The visit was arranged after Mr Cameron's office contacted Dick Atkinson, the executive director of the Balsall Heath Forum, to facilitate an overnight stay with a local Asian family.

Mr Rehman is a full-time community warden with the forum and volunteered to house Mr Cameron for the night.

He said: "Mr Cameron could have ended up anywhere, but I think he enjoyed his night at my house.

"I have no affiliation with any political party - politics bore me to tears. But I was impressed with Mr Cameron. He had no airs or graces and was a thoroughly nice man.

"He didn't ask me about politics and I didn't ask him. He was just keen to learn about ways to improve community cohesion."

Mr Rehman said that the Tory leader enjoyed Weetabix and coffee for breakfast and a curry cooked by his wife for dinner - "he was happy to eat what we had in," he said.

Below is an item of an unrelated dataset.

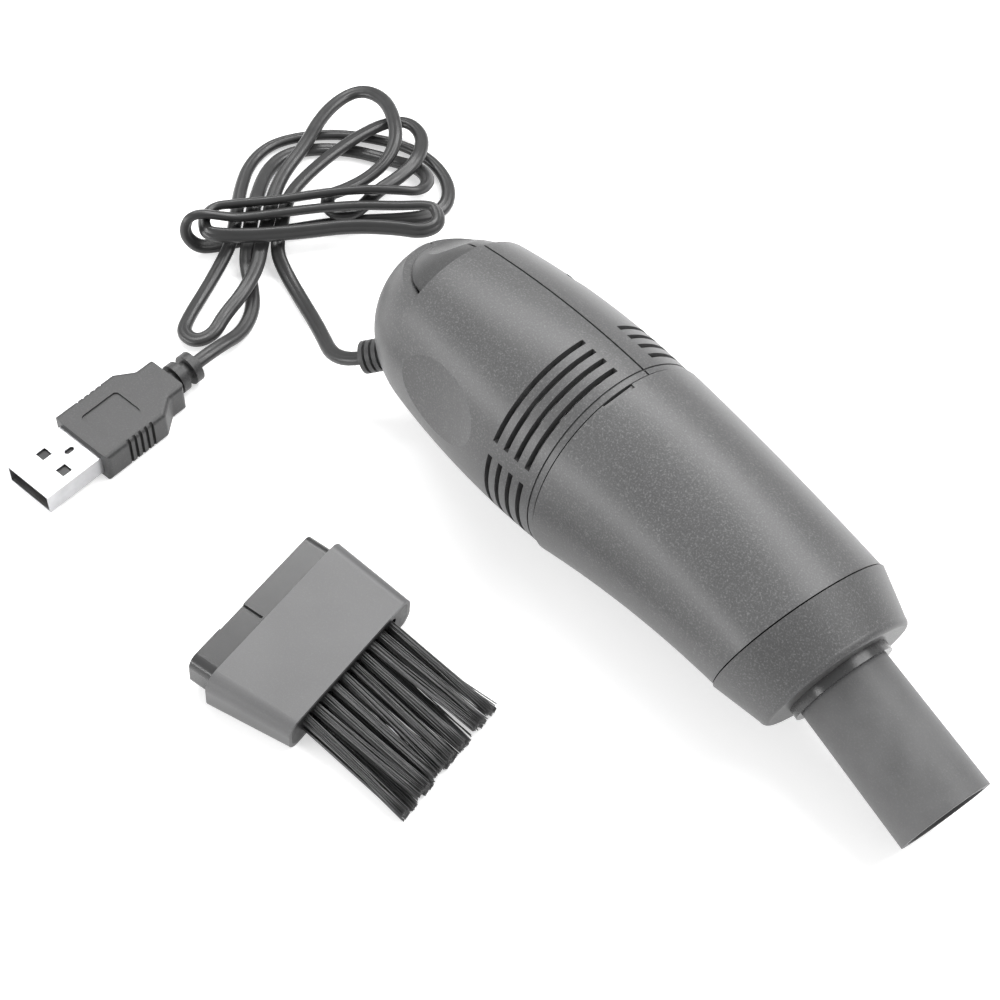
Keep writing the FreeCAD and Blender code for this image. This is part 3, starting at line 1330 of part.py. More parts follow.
ROUTE = [
    # out of the gland to the wraps
    (-89.9, 17.7, 4.4), (-100.8, 21.3, 1.4),
    (-109.8, 23.5, 1.6), (-114.3, 24.7, 4), (-119.9, 30.5, 4.4),
    # first loop
    (-125.5, 36.4, 4.4), (-128, 43.2, 4.5), (-130, 52.3, 4.5), (-130.8, 61.1, 4.5),
    (-130.3, 68.2, 4.3), (-127.1, 72.1, 4.3), (-120.7, 70.9, 4.7), (-115.3, 64.8, 5.5),
    # hidden turn back under the wraps
    (-114, 58.7, 5), (-114.3, 52.1, 4.3), (-112.3, 46.6, 4.3), (-112.9, 42.1, 4.3),
    (-117, 40.6, 4.3), (-120.3, 43.4, 4.3), (-119.1, 47.2, 4.4),
    # tall loop
    (-118.6, 53.3, 4.6), (-118.9, 59.2, 6.2), (-122, 64.3, 7.6), (-128.6, 68.4, 7.8),
    (-136, 71.1, 6.2), (-142.1, 70, 4.8), (-143.9, 65.3, 3.8), (-141.4, 57.6, 4.2),
    (-135.4, 48.3, 4.8), (-132.1, 40.2, 4.5), (-127.6, 33.8, 4.4),
    # down through the wraps to the fold by the plug, and back
    (-122.4, 28.6, 4.4), (-116.9, 22.7, 4.5), (-112.5, 18.6, 4.5), (-108.2, 11.8, 4.6),
    (-106.3, 5.1, 3.4), (-104.1, 0.7, 2.5), (-105.3, -3.1, 1.9), (-109.5, -3.5, 1.5),
    (-112.4, 0.1, 1.4), (-116.7, 7.7, 1.3), (-120, 14.4, 2.6), (-122.4, 19, 4.4),
    (-128.7, 24.8, 4.4),
    # outer strand over the top
    (-135.4, 30.4, 2.6), (-141.5, 36.9, 1.4), (-144, 43.8, 1.3), (-142.7, 50.1, 1.3),
    (-138.2, 57.6, 1.3), (-132.2, 63.2, 1.3), (-125, 67.9, 1.3), (-117.4, 69.9, 1.3),
    (-109.3, 68.5, 1.3), (-103.8, 64.2, 1.3),
    # under the wraps to the left end
    (-102.9, 58.9, 1.3), (-106.5, 52.6, 1.3), (-113.1, 43.7, 1.3), (-118.3, 34, 1.3),
    (-123.1, 23.9, 1.3), (-126.3, 15.6, 1.4), (-129.1, 10.9, 2.6),
    # up and over the left end
    (-131.3, 8.6, 6), (-131.5, 10.3, 9.6), (-129.4, 13.6, 10.6), (-126.8, 17.9, 9), (-124, 22.5, 7.6),
    (-119.9, 30.2, 7.4),
    # front band to the right end
    (-115.6, 37.8, 7.4), (-110.8, 45, 7.4), (-105, 51.5, 7.4), (-101.4, 56.4, 7.4),
    (-98.1, 58.7, 7.2), (-93.8, 56.3, 7.1), (-94.5, 51.9, 7),
    # lower band to the left end
    (-100.5, 46.8, 7.2), (-107.2, 39.5, 7.3), (-112.5, 30, 7.4), (-118.2, 21, 7.6),
    (-123.8, 15, 7.4), (-127.6, 13, 7.3), (-131.6, 14.8, 7.3),
    # upper band to the right end
    (-132.5, 18.6, 7.5), (-128.6, 23.8, 7.5), (-123.1, 32.6, 7.4), (-118.7, 41.3, 7.4),
    (-114.1, 48.7, 7.4), (-109.1, 54.3, 7.4), (-106.2, 58.1, 6.6),
    # inner strand over the top
    (-109.5, 63.5, 4.2), (-116.1, 65.7, 2), (-122.8, 62.7, 1.3), (-131.2, 57.8, 1.3),
    (-136.9, 51.4, 1.3), (-139.4, 45.4, 1.3), (-136.7, 38.4, 2.2), (-129.9, 31.1, 4.4),
    (-124.7, 25.7, 4.4),
    # down to the plug
    (-119.5, 21.1, 4.4), (-116.8, 18.3, 1.9), (-110.5, 15.3, 1.3), (-105, 11.5, 1.3),
    (-101.1, 5.6, 1.8),
]


def lead_points():
    """Corner points of the lead, from the end of the gland to the end of the plug's tail."""
    seat, direction = gland_seat()
    start = LAY.multVec(seat + direction * v.gland_length)
    out = LAY.Rotation.multVec(direction)
    start_of_tail = -v.mould_length - v.mould_taper - v.mould_step_length - v.relief_length
    end = plug_place().multVec(Vector(start_of_tail, 0, 0))
    before = plug_place().multVec(Vector(start_of_tail - v.cord_straight, 0, 0))
    return [start, start + out * v.cord_straight] + [Vector(*p) for p in ROUTE] + [before, end]


def rounded_path(points):
    """Straight runs joined by tangent arcs, and the radius of each arc."""
    edges = []
    radii = []
    last = points[0]
    for before, corner, after in zip(points, points[1:], points[2:]):
        back = (before - corner)
        on = (after - corner)
        trim = v.arc_share * min(back.Length, on.Length)
        back.normalize()
        on.normalize()
        half_angle = back.getAngle(on) / 2
        radius = trim * math.tan(half_angle)
        start, end = corner + back * trim, corner + on * trim
        inward = (back + on).normalize()
        middle = corner + inward * (radius / math.sin(half_angle) - radius)
        edges.append(Part.LineSegment(last, start).toShape())
        edges.append(Part.Arc(start, middle, end).toShape())
        radii.append(radius)
        last = end
    edges.append(Part.LineSegment(last, points[-1]).toShape())
    return edges, radii


def least_self_gap(wire):
    """Least free space between stretches of the cord that lie apart along its length."""
    points = wire.discretize(Distance=v.gap_step)
    apart = int(v.gap_reach / v.gap_step)
    nearest = min((a - b).Length for i, a in enumerate(points) for b in points[i + apart:])
    return nearest - v.cord_diameter


def cord_tube(name, edges):
    """A round tube along the given edges, as one sub-part."""
    wire = Part.Wire(edges)
    first = wire.Edges[0]
    ring = Part.Circle(first.valueAt(first.FirstParameter), first.tangentAt(first.FirstParameter),
                       v.cord_diameter / 2).toShape()
    pipe = Part.BRepOffsetAPI.MakePipeShell(wire)
    pipe.add(Part.Wire(ring))
    pipe.build()
    pipe.makeSolid()
    made = doc.addObject("Part::Feature", name)
    made.Shape = pipe.shape()
    section = math.pi * (v.cord_diameter / 2) ** 2
    print("%s: length %.1f, volume as a share of section times length %.3f"
          % (name, wire.Length, made.Shape.Volume / (section * wire.Length)))
    return keep(name, made)


def lead_cord():
    """The lead in two tubes that meet face to face: the way to the hank, and the hank itself."""
    edges, radii = rounded_path(lead_points())
    print("lead: arc radii " + " ".join("%.1f" % radius for radius in radii))
    print("lead: least gap to itself %.2f" % least_self_gap(Part.Wire(edges)))
    run = edges[2 * int(v.hank_start_run)]
    first, last = run.valueAt(run.FirstParameter), run.valueAt(run.LastParameter)
    middle = (first + last) / 2
    cord_tube("cord_lead", edges[:2 * int(v.hank_start_run)]
              + [Part.LineSegment(first, middle).toShape()])
    cord_tube("cord_hank", [Part.LineSegment(middle, last).toShape()]
              + edges[2 * int(v.hank_start_run) + 1:])


# Brush head: X toward the bristles, origin on the shoulder's rear face

def brush_place():
    droop = math.atan2((v.shoulder_rear_height - v.shoulder_front_height) / 2, v.shoulder_length)
    height = v.shoulder_rear_height / 2 * math.cos(droop)
    turn = Rotation(Z_AXIS, v.brush_turn) * Rotation(Y_AXIS, math.degrees(droop))
    return Placement(Vector(v.brush_place_x, v.brush_place_y, height), turn)


def brush_shoulder():
    """Tapered hollow shoulder of the brush with the spigot that fits the cup."""
    name = "brush_shoulder"
    body = new_body(name)
    loft(body, "AdditiveLoft", name + "_outer", [
        new_sketch(body, "YZ_Plane", name + "_rear",
                   rounded_rectangle(v.shoulder_rear_width, v.shoulder_rear_height,
                                     v.shoulder_rear_corner), across()),
        new_sketch(body, "YZ_Plane", name + "_front",
                   rounded_rectangle(v.shoulder_front_width, v.shoulder_front_height,
                                     v.shoulder_front_corner), across(v.shoulder_length)),
    ])
    spigot = new_sketch(body, "YZ_Plane", name + "_spigot", spigot_outline(),
                        across(-v.spigot_length))
    feature(body, "Pad", name + "_spigot_pad", spigot, Length=v.spigot_length + v.overrun)
    way = new_sketch(body, "YZ_Plane", name + "_way", spigot_outline(v.spigot_wall),
                     across(-v.spigot_length - v.overrun))
    feature(body, "Pocket", name + "_way_cut", way, Length=v.spigot_length + v.brush_way_depth
            + v.overrun, Reversed=True)
    seat = new_sketch(body, "YZ_Plane", name + "_seat", block_outline(),
                      across(v.shoulder_length - v.block_length))
    feature(body, "Pocket", name + "_seat_cut", seat, Length=v.block_length + v.overrun,
            Reversed=True)
    slot = new_sketch(body, "XY_Plane", name + "_recess",
                      rectangle(-v.spigot_length - v.overrun,
                                -v.spigot_recess_offset - v.spigot_recess_width / 2,
                                -v.spigot_recess_rim,
                                -v.spigot_recess_offset + v.spigot_recess_width / 2),
                      Placement(Vector(0, 0, v.spigot_height / 2 - v.spigot_recess_depth),
                                Rotation()))
    feature(body, "Pocket", name + "_recess_cut", slot, Length=2 * v.overrun, Reversed=True)
    return keep(name, body, brush_place())


def block_outline():
    return rounded_rectangle(v.shoulder_front_width - 2 * v.block_inset,
                             v.shoulder_front_height - 2 * v.block_inset,
                             v.shoulder_front_corner - v.block_inset)


def brush_block():
    """Block that holds the tufts in the front of the shoulder."""
    name = "brush_block"
    body = new_body(name)
    block = new_sketch(body, "YZ_Plane", name + "_outline", block_outline(),
                       across(v.shoulder_length - v.block_length))
    feature(body, "Pad", name + "_pad", block, Length=v.block_length)
    holes = []
    for y, z in tuft_places():
        holes += circle(y, z, v.tuft_radius)
    seats = new_sketch(body, "YZ_Plane", name + "_seats", holes,
                       across(v.shoulder_length - v.tuft_sunk))
    feature(body, "Pocket", name + "_seat_cut", seats, Length=v.tuft_sunk + v.overrun, Reversed=True)
    return keep(name, body, brush_place())


def tuft_places():
    """Y and Z of every tuft in the block."""
    places = []
    count = int(v.tuft_count)
    half = v.shoulder_front_width / 2 - v.block_inset - v.tuft_end_margin
    for row in range(int(v.tuft_rows)):
        z = (row - (v.tuft_rows - 1) / 2) * v.tuft_row_spacing
        for number in range(count):
            places.append((-half + 2 * half * number / (count - 1), z))
    return places


def brush_tufts():
    """Bundles of bristles as separate tapered solids."""
    tufts = []
    for number, (y, z) in enumerate(tuft_places(), start=1):
        tufts.append(cone("tuft%d" % number, v.tuft_radius, v.tuft_tip_radius,
                          v.tuft_sunk + v.tuft_length,
                          along_x(v.shoulder_length - v.tuft_sunk, y, z),
                          Radius1="$tuft_radius", Radius2="$tuft_tip_radius",
                          Height="$tuft_sunk + $tuft_length"))
    made = doc.addObject("Part::Compound", "brush_tufts")
    made.Links = tufts
    return keep("brush_tufts", made, brush_place())


def main():
    for side in (1, -1):
        housing(side)
    housing_screws()
    rocker_cap()
    rocker_pin()
    switch_unit()
    motor_can()
    motor_end_cap()
    motor_mount_plate()
    motor_shaft()
    impeller()
    inlet_plate()
    filter_frame()
    filter_cloth()
    seal_ring()
    dust_cup()
    nose_cap()
    nozzle_collar()
    nozzle_tube()
    strain_relief()
    usb_shell()
    usb_tongue()
    usb_contacts()
    plug_grip()
    plug_relief()
    lead_cord()
    brush_shoulder()
    brush_block()
    brush_tufts()


def check(name, obj):
    """Stops the build if a sub-part is broken."""
    shape = obj.Shape
    if shape.isNull() or not shape.isValid() or not shape.Solids:
        sys.exit("%s has no valid solid" % name)


main()
doc.recompute()
for item in doc.Objects:
    if "Invalid" in item.State or "Error" in item.State:
        sys.exit("%s failed: %s" % (item.Label, item.State))
os.makedirs("parts", exist_ok=True)
for node, item in SUBPARTS.items():
    check(node, item)
    item.Shape.exportStep(os.path.join("parts", node + ".step"))
    print("%s: %d solid(s), %.0f cubic millimetres" % (node, len(item.Shape.Solids), item.Shape.Volume))
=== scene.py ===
import math
import random

import bpy
from mathutils import Matrix, Quaternion, Vector


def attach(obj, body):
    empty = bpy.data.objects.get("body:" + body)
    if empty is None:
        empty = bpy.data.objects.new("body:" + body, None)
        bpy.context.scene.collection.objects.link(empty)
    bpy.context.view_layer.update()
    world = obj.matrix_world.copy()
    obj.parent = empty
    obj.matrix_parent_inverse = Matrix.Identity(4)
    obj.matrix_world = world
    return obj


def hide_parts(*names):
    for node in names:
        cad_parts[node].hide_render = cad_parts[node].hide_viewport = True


# Looks of the desktop mini vacuum cleaner, its lead in a hank and its brush head.
# Metres throughout, in the row's frame: X along the vacuum toward the nozzle, Z up from the desk.

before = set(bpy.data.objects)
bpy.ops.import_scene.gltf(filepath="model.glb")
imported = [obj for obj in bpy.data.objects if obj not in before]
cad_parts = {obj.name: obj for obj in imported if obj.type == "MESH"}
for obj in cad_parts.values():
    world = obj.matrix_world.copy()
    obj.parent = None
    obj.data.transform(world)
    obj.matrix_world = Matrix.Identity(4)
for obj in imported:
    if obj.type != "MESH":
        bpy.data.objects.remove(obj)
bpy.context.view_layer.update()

MM = 0.001

# The vacuum's own frame: its origin in the ring seam, leaning to +Y, as in the part's source

SEAM_PLACE = Vector((-15.38, 31.58, 21.755)) * MM
LEAN = math.radians(16.0)
TO_ROW = Matrix.Translation(SEAM_PLACE) @ Matrix.Rotation(-LEAN, 4, "X")

# The brush head's own frame: X toward the bristles, its origin on the shoulder's rear face

BRUSH_PLACE = Vector((-35.9, -33.9, 0)) * MM
BRUSH_TURN = math.radians(14.5)
SHOULDER_LENGTH = 17.9 * MM
SHOULDER_REAR = 10.0 * MM
SHOULDER_FRONT = 7.6 * MM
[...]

So far, at least, Mr Rehman is yet to receive an invitation to spend a night at the MP's eco-friendly Notting Hill residence.

Balsall Heath has a 60 per cent Pakistani/Muslim population, with 20 per cent of Afro-Caribbean origin and 20 per cent white.

Mr Atkinson said: "David Cameron has been to the area two or three times in the past and has got to know it quite well.

"I think he's interested in the diverse mix of the area. We all get on quite well. He wanted to figure out what makes Abdullah and others in the area tick."

But Shakeel Qasim, 23, a shop owner on Balsall Heath's 'Balti Belt' on Ladypool Road, said: "He could've stayed with us or anyone on this road. It's fine driving up and down the road but what he was doing was just advertising.

"He didn't really seem like he wanted to go that extra mile and stay with a proper working class family."